Kenneth Yoder, a Mennonite furniture maker in Kensington in northeast Ohio, said if a Mennonite employee is injured on the job, that person pays for the expense himself or receives financial aid from his church.

There are about 36,000 Mennonites in Ohio.

"Insurance violates our trust in God to start with," said Yoder, 47. "God controls all situations that come to pass in our life. We're satisfied to leave that in his control."

The prohibition on insurance and workers' compensation is also a way of emphasizing personal responsibility, Yoder said.

The federal Social Security exemption includes a statement about opposing insurance. As a result, many Amish have long found Ohio law inconsistent, said Monroe Beachy, an Amish businessman in Sugar Creek who helps small companies with payroll services.
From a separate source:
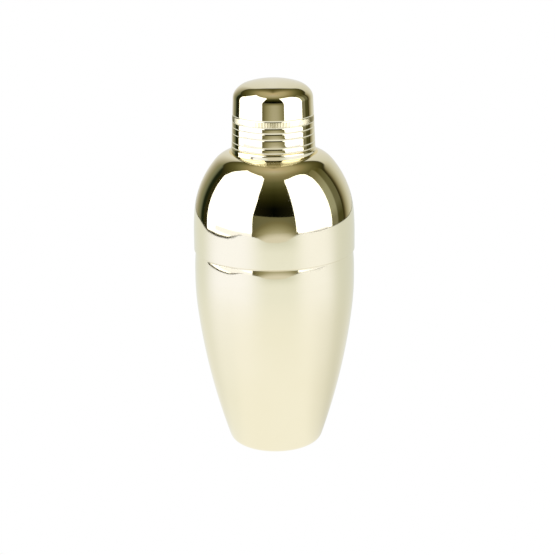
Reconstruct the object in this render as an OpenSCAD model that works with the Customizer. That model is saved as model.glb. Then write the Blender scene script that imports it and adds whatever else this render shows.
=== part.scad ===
// Three-piece cocktail shaker: a tapered cup, a domed strainer lid that slips over its mouth,
// and a domed cap that slips over the strainer's neck. All three are drawn from thin sheet.
// Millimetres, +Z up, origin on the axis at the plane that the cup stands on.

/* [Sheet and fits] */
// Thickness of the drawn sheet
sheet = 0.8; // [0.7:0.05:0.85]
// Radial gap where one piece slips over another
slip_gap = 0.08; // [0.05:0.01:0.1]

/* [Cup] */
// Widest radius of the cup
cup_r = 41.74; // [41.7:0.01:41.8]
// Height of the widest place
cup_widest_z = 92; // [90:0.5:94]
// Radius of the long, slightly bowed side
side_arc_r = 348; // [330:2:380]
// Radius of the rounder stretch just below the widest place
hip_arc_r = 148; // [130:2:170]
// Angle that the rounder stretch turns through
hip_angle = 6.85; // [6:0.05:7.5]
// Height where the cup starts to narrow towards its mouth
neck_in_z = 96; // [95.5:0.1:96]
// Radius of that narrowing
neck_in_arc_r = 95; // [90:1:96]
// Slope from the vertical that the narrowing ends with
neck_in_angle = 5.7; // [5.7:0.1:6.2]
// Radius between the side and the base
base_corner_r = 5.75; // [4:0.25:7]
// Radius of the raised panel in the base
base_panel_r = 15; // [12:0.5:16]
// Height of the raised panel above the standing plane
base_panel_rise = 1.2; // [0.6:0.1:2]
// Height of the cup's mouth
mouth_z = 118; // [114:0.5:118.5]

/* [Strainer lid] */
// Outer radius of the skirt
skirt_r = 42; // [41.95:0.01:42.1]
// Height of the skirt's lower edge
skirt_foot_z = 107; // [107:0.1:108]
// Height where the straight skirt ends
skirt_top_z = 115.5; // [114.5:0.1:116]
// Radius of the slow bend between the skirt and the dome
ease_arc_r = 146; // [130:2:160]
// Angle that the slow bend turns through
ease_angle = 4.5; // [4:0.1:5]
// Radius of the dome
dome_arc_r = 48; // [46:0.5:50]
// Angle at which the dome gives way to the crown
dome_angle = 40; // [38:0.5:42]
// Radius of the crown around the neck
crown_arc_r = 14; // [12:0.5:16]
// Height of the collar at the root of the neck, above the crown
collar_h = 2.8; // [2.5:0.1:3]
// How far the collar stands out past the cap's lower edge
collar_proud = 0.2; // [0.1:0.05:0.3]
// Radius of the collar's upper edge
collar_corner_r = 1.2; // [1.1:0.05:1.4]
// Height of the strainer plate above the collar
neck_h = 22.4; // [19:0.1:23]
// Radius between the neck and the strainer plate
neck_corner_r = 3; // [2:0.25:4]
// Diameter of each strainer hole
strainer_hole_d = 3.2; // [2.5:0.1:3.8]
// Distance between the rings of strainer holes
strainer_pitch = 5.4; // [5:0.1:5.6]
// Rings of holes around the middle hole
strainer_rings = 2; // [1:1:2]

/* [Cap] */
// Height of the cap from its lower edge to the top of its crown
cap_h = 34.75; // [33:0.05:37]
// Radius of the cap at its shoulder
cap_shoulder_r = 20.6; // [20.4:0.05:20.8]
// Slope of the cap's wall and of the neck from the vertical
taper = 2.3; // [1.8:0.1:2.6]
// Radius of the tight bend at the top of the cap's wall
cap_bend_r = 5.9; // [5:0.1:7]
// Slope where the tight bend ends
cap_bend_angle = 36; // [32:1:38]
// Radius of the wider corner between the bend and the crown
cap_corner_r = 10.6; // [10:0.1:11]
// Radius of the cap's crown
cap_crown_arc_r = 46; // [44:1:50]
// Height of the lowest rolled groove above the cap's lower edge
groove_1_h = 2.8; // [2.5:0.1:4]
// Height of the second groove
groove_2_h = 7.2; // [6:0.1:8]
// Height of the third groove
groove_3_h = 10.5; // [9.5:0.1:11]
// Height of the groove under the knurled band
groove_4_h = 13.3; // [12.5:0.1:14]
// Height of the groove above the knurled band
groove_5_h = 16.8; // [16:0.1:18]
// Radius of a groove's section
groove_section_r = 1.2; // [1:0.1:1.5]
// Depth of a groove
groove_depth = 0.2; // [0.1:0.05:0.25]

/* [Hidden] */
$fn = 256;
pale_gold = [0.93, 0.88, 0.70];
deep_gold = [0.90, 0.82, 0.58];
rest_gap = 0.03;        // left where an edge rests on another piece
arc_tolerance = 0.01;
first_ring_holes = 6;   // and the next ring has twice as many
groove_heights = [groove_1_h, groove_2_h, groove_3_h, groove_4_h, groove_5_h];

// Cup: centres of its arcs, as [radius, height], each arc tangent to the next
hip_c = [cup_r - hip_arc_r, cup_widest_z];
side_c = hip_c - (side_arc_r - hip_arc_r) * [cos(hip_angle), -sin(hip_angle)];
neck_in_c = [cup_r - neck_in_arc_r, neck_in_z];
corner_reach = side_arc_r - base_corner_r;
corner_drop = side_c.y - base_corner_r;
corner_c = [side_c.x + sqrt(pow(corner_reach, 2) - pow(corner_drop, 2)), base_corner_r];
corner_angle = asin(corner_drop / corner_reach);
mouth_r = skirt_r - sheet - slip_gap;
cup_edge_z = mouth_z - sheet / 2;

// Lid: centres of its arcs, each arc tangent to the next
ease_c = [skirt_r - ease_arc_r, skirt_top_z];
dome_c = ease_c + (ease_arc_r - dome_arc_r) * [cos(ease_angle), sin(ease_angle)];
crown_c = dome_c + (dome_arc_r - crown_arc_r) * [cos(dome_angle), sin(dome_angle)];
collar_top_z = crown_c.y + crown_arc_r + collar_h;
collar_corner_z = collar_top_z - collar_corner_r;
skirt_edge_z = skirt_foot_z + sheet / 2;

// Cap: its rounded lower edge rests on the collar's rounded upper edge
edge_reach = collar_corner_r + sheet / 2 + rest_gap;
edge_offset = collar_corner_r - collar_proud - sheet / 2;
cap_edge_z = collar_corner_z + sqrt(pow(edge_reach, 2) - pow(edge_offset, 2));
cap_foot_z = cap_edge_z - sheet / 2;
cap_crown_c = [0, cap_foot_z + cap_h - cap_crown_arc_r];
cap_bend_step = (cap_corner_r - cap_bend_r) * [cos(cap_bend_angle), sin(cap_bend_angle)];
cap_corner_x = cap_shoulder_r - cap_bend_r - cap_bend_step.x;
cap_corner_reach = cap_crown_arc_r - cap_corner_r;
cap_corner_c = cap_crown_c + [cap_corner_x, sqrt(pow(cap_corner_reach, 2) - pow(cap_corner_x, 2))];
cap_crown_angle = acos(cap_corner_x / cap_corner_reach);
cap_bend_c = cap_corner_c + cap_bend_step;

// Radius of the cap's tapered wall at a height, moved inwards by inset
function wall_r(z, inset) =
    cap_bend_c.x + (cap_bend_r - inset - (z - cap_bend_c.y) * sin(taper)) / cos(taper);

// Neck: the same taper, one sheet and one slip gap inside the cap
collar_r = wall_r(cap_foot_z, 0) + collar_proud;
neck_inset = sheet + slip_gap;
plate_z = collar_top_z + neck_h;
neck_corner_z = plate_z - neck_corner_r;
neck_corner_c = [wall_r(neck_corner_z, neck_inset + neck_corner_r), neck_corner_z];

// Points along an arc, close enough together that no chord strays further than arc_tolerance
function arc(centre, r, from_angle, to_angle) =
    let (steps = ceil(abs(to_angle - from_angle) / (2 * acos(1 - arc_tolerance / r))))
    [for (i = [0:steps]) let (a = from_angle + (to_angle - from_angle) * i / steps)
        centre + r * [cos(a), sin(a)]];

// End of the narrowing arc, from where a short cone runs on to the straight mouth
function cone_start(inset) =
    neck_in_c + (neck_in_arc_r - inset) * [cos(neck_in_angle), sin(neck_in_angle)];

// Height where that cone meets the straight mouth
function cone_end_z(inset) =
    cone_start(inset).y + (cone_start(inset).x - mouth_r + inset) / tan(neck_in_angle);

// Half round edge of the sheet, from the inner radius to the outer one, above or below z
module sheet_edge(inner_r, outer_r, z, from_angle) {
    polygon(arc([(inner_r + outer_r) / 2, z], (outer_r - inner_r) / 2, from_angle, from_angle + 180));
}

// Cup filled up to top_z, with every surface moved inwards by inset.
// The raised panel of its base slopes down to the standing ring at 45 degrees.
module cup_region(inset, top_z) {
    panel_edge_r = base_panel_r + inset * tan(22.5);
    polygon(concat(
        [[0, base_panel_rise + inset]],
        [[panel_edge_r, base_panel_rise + inset]],
        [[panel_edge_r + base_panel_rise, inset]],
        arc(corner_c, base_corner_r - inset, -90, -corner_angle),
        arc(side_c, side_arc_r - inset, -corner_angle, -hip_angle),
        arc(hip_c, hip_arc_r - inset, -hip_angle, 0),
        arc(neck_in_c, neck_in_arc_r - inset, 0, neck_in_angle),
        [[mouth_r - inset, cone_end_z(inset)]],
        [[mouth_r - inset, top_z]],
        [[0, top_z]]
    ));
}

module body_cup() {
    color(pale_gold) rotate_extrude() {
        difference() {
            cup_region(0, cup_edge_z);
            cup_region(sheet, cup_edge_z + 1);
        }
        sheet_edge(mouth_r - sheet, mouth_r, cup_edge_z, 0);
    }
}

// Skirt and dome, filled, with every surface moved inwards by inset
module dome_region(inset, foot_z) {
    polygon(concat(
        [[0, foot_z]],
        [[skirt_r - inset, foot_z]],
        arc(ease_c, ease_arc_r - inset, 0, ease_angle),
        arc(dome_c, dome_arc_r - inset, ease_angle, dome_angle),
        arc(crown_c, crown_arc_r - inset, dome_angle, 90),
        [[0, crown_c.y + crown_arc_r - inset]]
    ));
}

// Neck and strainer plate, filled, with every surface moved inwards by inset
module neck_region(inset) {
    polygon(concat(
        [[0, crown_c.y]],
        [[wall_r(crown_c.y, neck_inset + inset), crown_c.y]],
        arc(neck_corner_c, neck_corner_r - inset, taper, 90),
        [[0, plate_z - inset]]
    ));
}

// Collar at the root of the neck, filled, with every surface moved inwards by inset
module collar_region(inset) {
    polygon(concat(
        [[0, crown_c.y]],
        [[collar_r - inset, crown_c.y]],
        arc([collar_r - collar_corner_r, collar_corner_z], collar_corner_r - inset, 0, 90),
        [[0, collar_top_z - inset]]
    ));
}

module lid_region(inset, foot_z) {
    dome_region(inset, foot_z);
    collar_region(inset);
    neck_region(inset);
}

// One hole in the middle and a ring of holes at each step outwards
module strainer_holes() {
    for (ring = [0:strainer_rings]) {
        count = max(1, ring * first_ring_holes);
        for (i = [0:count - 1])
            rotate([0, 0, 360 * i / count])
                translate([ring * strainer_pitch, 0, plate_z - 2 * sheet])
                    cylinder(h = 3 * sheet, d = strainer_hole_d);
    }
}

module strainer_lid() {
    color(deep_gold) difference() {
        rotate_extrude() {
            difference() {
                lid_region(0, skirt_edge_z);
                lid_region(sheet, skirt_edge_z - 1);
            }
            sheet_edge(skirt_r - sheet, skirt_r, skirt_edge_z, 180);
        }
        strainer_holes();
    }
}

// Cap, filled down to foot_z, with every surface moved inwards by inset
module cap_region(inset, foot_z) {
    polygon(concat(
        [[0, foot_z]],
        [[wall_r(cap_edge_z, inset), foot_z]],
        [[wall_r(cap_edge_z, inset), cap_edge_z]],
        arc(cap_bend_c, cap_bend_r - inset, taper, cap_bend_angle),
        arc(cap_corner_c, cap_corner_r - inset, cap_bend_angle, cap_crown_angle),
        arc(cap_crown_c, cap_crown_arc_r - inset, cap_crown_angle, 90)
    ));
}

// Rolled grooves around the lower half of the cap
module cap_grooves() {
    for (h = groove_heights) {
        z = cap_foot_z + h;
        translate([wall_r(z, groove_depth - groove_section_r), z]) circle(groove_section_r);
    }
}

module cap() {
    color(pale_gold) rotate_extrude() {
        difference() {
            cap_region(0, cap_edge_z);
            cap_region(sheet, cap_edge_z - 1);
            cap_grooves();
        }
        sheet_edge(wall_r(cap_edge_z, sheet), wall_r(cap_edge_z, 0), cap_edge_z, 180);
    }
}

body_cup();
strainer_lid();
cap();
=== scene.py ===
import math

import bpy
from mathutils import Matrix, Vector
from mathutils.geometry import delaunay_2d_cdt

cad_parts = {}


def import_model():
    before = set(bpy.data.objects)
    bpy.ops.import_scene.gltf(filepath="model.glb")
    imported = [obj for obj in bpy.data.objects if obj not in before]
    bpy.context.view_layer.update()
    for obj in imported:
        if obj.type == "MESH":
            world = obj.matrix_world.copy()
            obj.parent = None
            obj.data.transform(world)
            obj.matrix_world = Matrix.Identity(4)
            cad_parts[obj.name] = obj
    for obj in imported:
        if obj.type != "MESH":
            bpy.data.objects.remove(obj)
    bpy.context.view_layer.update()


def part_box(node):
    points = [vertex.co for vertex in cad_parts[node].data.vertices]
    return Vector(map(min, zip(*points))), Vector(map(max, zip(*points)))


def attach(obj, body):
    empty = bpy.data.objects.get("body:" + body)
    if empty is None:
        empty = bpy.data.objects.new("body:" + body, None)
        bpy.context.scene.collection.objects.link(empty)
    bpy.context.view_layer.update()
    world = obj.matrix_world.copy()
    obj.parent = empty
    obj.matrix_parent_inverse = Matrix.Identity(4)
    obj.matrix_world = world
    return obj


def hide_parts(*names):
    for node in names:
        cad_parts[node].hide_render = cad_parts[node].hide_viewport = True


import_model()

# The looks of a three-piece cocktail shaker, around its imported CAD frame.
# Lengths are metres unless a name ends in _MM, and angles are degrees. The axis is Z.
MM = 0.001

# ---------------------------------------------------------------- sizes from the frame
_, CUP_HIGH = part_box("body_cup")
LID_LOW, LID_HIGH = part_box("strainer_lid")
CAP_LOW, CAP_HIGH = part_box("cap")
CUP_R = CUP_HIGH.x
SKIRT_R = LID_HIGH.x
SKIRT_FOOT_Z = LID_LOW.z
MOUTH_Z = CUP_HIGH.z
PLATE_Z = LID_HIGH.z
CAP_FOOT_Z = CAP_LOW.z
CAP_TOP_Z = CAP_HIGH.z

# ---------------------------------------------------------------- sizes of the drawn sheet
SHEET = 0.8 * MM
SLIP_GAP = 0.08 * MM
MOUTH_R = SKIRT_R - SHEET - SLIP_GAP

# Cup
WIDEST_Z = 92 * MM
SIDE_ARC_R = 348 * MM
HIP_ARC_R = 148 * MM
HIP_ANGLE = 6.85
NECK_IN_Z = 96 * MM
NECK_IN_ARC_R = 95 * MM
NECK_IN_ANGLE = 5.7
BASE_CORNER_R = 5.75 * MM
BASE_PANEL_R = 15 * MM
BASE_PANEL_RISE = 1.2 * MM
BASE_PANEL_SLOPE = 45
PANEL_EDGE_SOFTEN = 0.2 * MM
PANEL_EDGE_DIAGONAL = 0.14 * MM     # the same softening, along each axis of the sloping edge
MOUTH_EDGE_SOFTEN = 0.2 * MM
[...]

"If I fill out this form and it's accepted that I'm now out of the Social Security system, but I continue paying into workers' comp, I'm contradicting myself," Beachy said.

The workers' compensation provision requires groups to have been a recognized religion since December 1950 and to have had a church program to cover members' insurance needs for "a substantial" number of years.

"They can't be Johnny-come-lately, they can't have started a church 20 years ago," said White, a Republican.

Paul Gaus, a College of Wooster chemistry professor and author of three mystery novels about the Amish, said the Amish believe that taking out insurance "is really second-guessing God's will in your life."

"It's also regarded as a colossal waste of money," Gaus added. "These are very frugal people for the most part."

The Amish and Mennonites both come from the Anabaptist religious tradition. The Amish dress simply, shun most technology and travel country roads in distinctive black buggies.

Mennonites often also dress simply but represent a broader range of beliefs. They are known for emphasizing a simple lifestyle and an opposition to war and, sometimes, military service.